Johannes ist nicht selbst das Licht
Damit ist eines klar: Johannes ist nicht die eigentliche Zentralfigur. Vermutlich gab es in den ersten frühchristlichen Jahrzehnten noch eine Gemeinde von Täufer-Anhängern, die glaubten, Johannes sei der Messias, nicht Jesus. Dem tritt das Evangelium entschieden entgegen, wenn es den Täufer selbst Zeugnis ablegen lässt über sich selbst. Er ist es, der dem Herrn den Weg bereiten will. Er ist die „Stimme, die in der Wüste ruft: Ebnet den Weg für den Herrn!“ (Johannes 1,23). Das ist die Legitimation, nach der die Priester und Leviten gefragt hatten. Dies ist der Grund, weshalb Johannes tauft: Er will die Welt auf Jesus vorbereiten. „Er war nicht selbst das Licht, er sollte nur Zeugnis ablegen für das Licht.“ (Johannes 1,8)
Am Schluss des Abschnitts weist Johannes dann ganz deutlich auf Jesus hin: „Ich taufe mit Wasser. Mitten unter euch steht der, den ihr nicht kennt und der nach mir kommt; ich bin es nicht wert, ihm die Schuhe aufzuschnüren.“ (Johannes 1,27) Dieser Abschnitt fasst die Absicht des Advents zusammen: Auf der einen Seite geht es um Jesus. Seine Ankunft wird an Weihnachten gefeiert, durch das heutige Evangelium scheint das Fest schon ein bisschen durch. Gleichzeitig soll der Advent aber auch eine Zeit der Vorbereitung sein. Die Aufgabe des Johannes soll sich jeder Christ aneignen: Eine Stimme sein, die mitten in der Welt den Herrn ankündigt.
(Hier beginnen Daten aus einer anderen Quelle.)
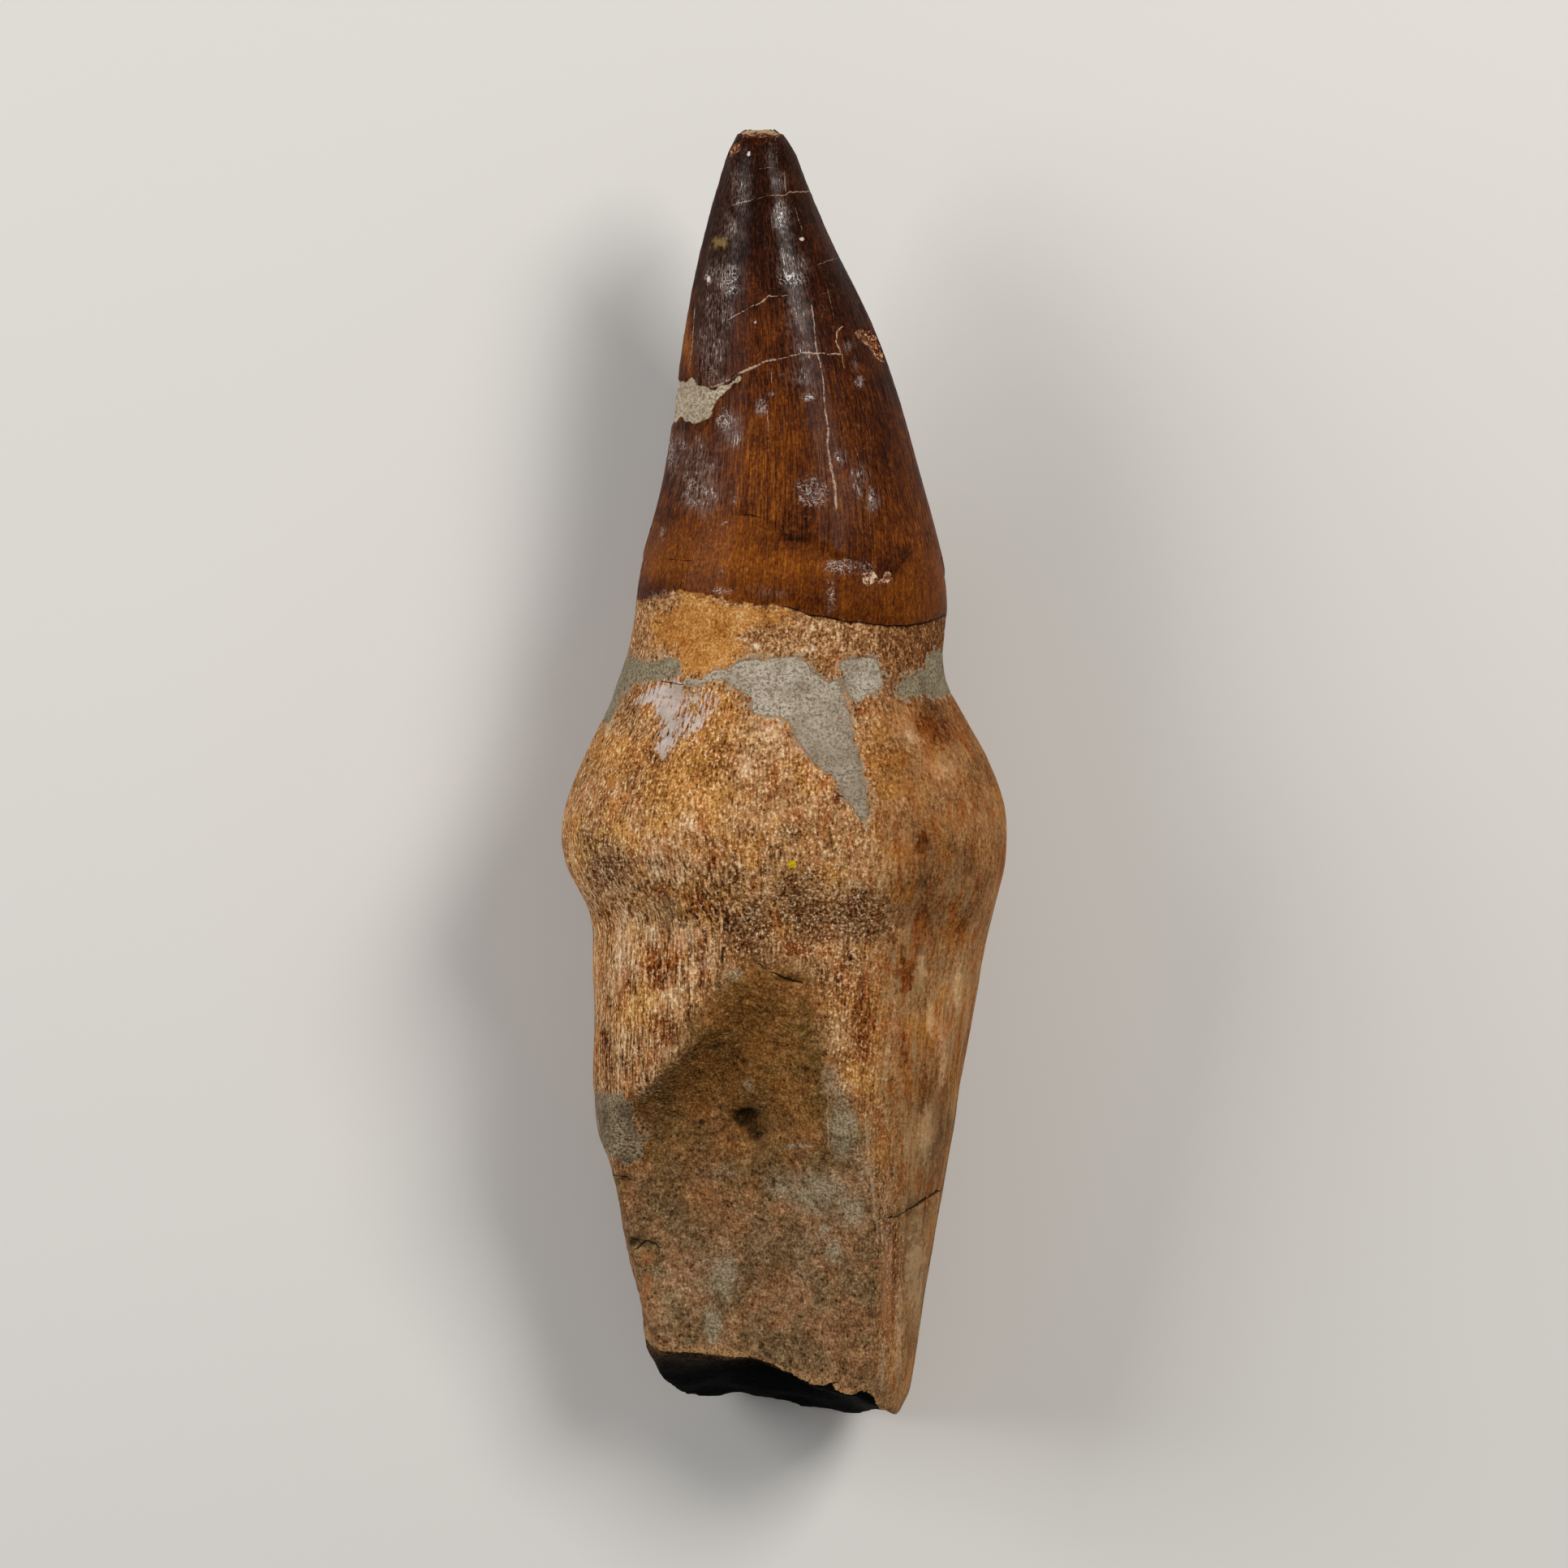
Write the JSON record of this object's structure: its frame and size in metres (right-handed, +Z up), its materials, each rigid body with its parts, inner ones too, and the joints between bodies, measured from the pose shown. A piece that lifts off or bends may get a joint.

Erste Lesung: Option für die Armen
Die erste Lesung des dritten Adventssonntags (Jesaja 61,1-2a.10-11) weist ebenso auf Jesus hin. Der Prophet spricht hier von der Aufgabe, die er von Gott übertragen bekam: „Er hat mich gesandt, damit ich den Armen eine frohe Botschaft bringe und alle heile, deren Herz zerbrochen ist.“ (Jesaja 61,1) Genau diese Worte benutzt Jesus, als er in der Synagoge von Nazareth seine „Antrittsrede“ hält. Die Berufung des Propheten bezieht er direkt auch auf sich selbst.
Und damit ist der Kern der Sendung Jesu ausgemacht: Es geht in erster Linie nicht um Sünden und die dafür gerechte Strafe. Es geht nicht um den Zorn Gottes. Es geht um eine „Option für die Armen“, um Erlösung und Heil für alle, die leiden. Diese Botschaft wird dem Titel des heutigen Sonntags gerecht:
„Gaudete“, „Freut euch“.
Ja, Religionen stellen Regeln auf. Sie wirken verkniffen, mühsam, anstrengend. Und sicher: Die Religionsgemeinschaften sind nicht immer perfekt. Wie in jeder Gruppe gibt es auch hier Menschen mit kleinen und großen Fehlern. Doch der Kern ist die eigentliche Botschaft. Und im Christentum ist dies das „Evangelium“, das heißt übersetzt „frohe Botschaft“. Auch wenn es manchmal nicht so wirkt: Im Christentum geht es um Freude.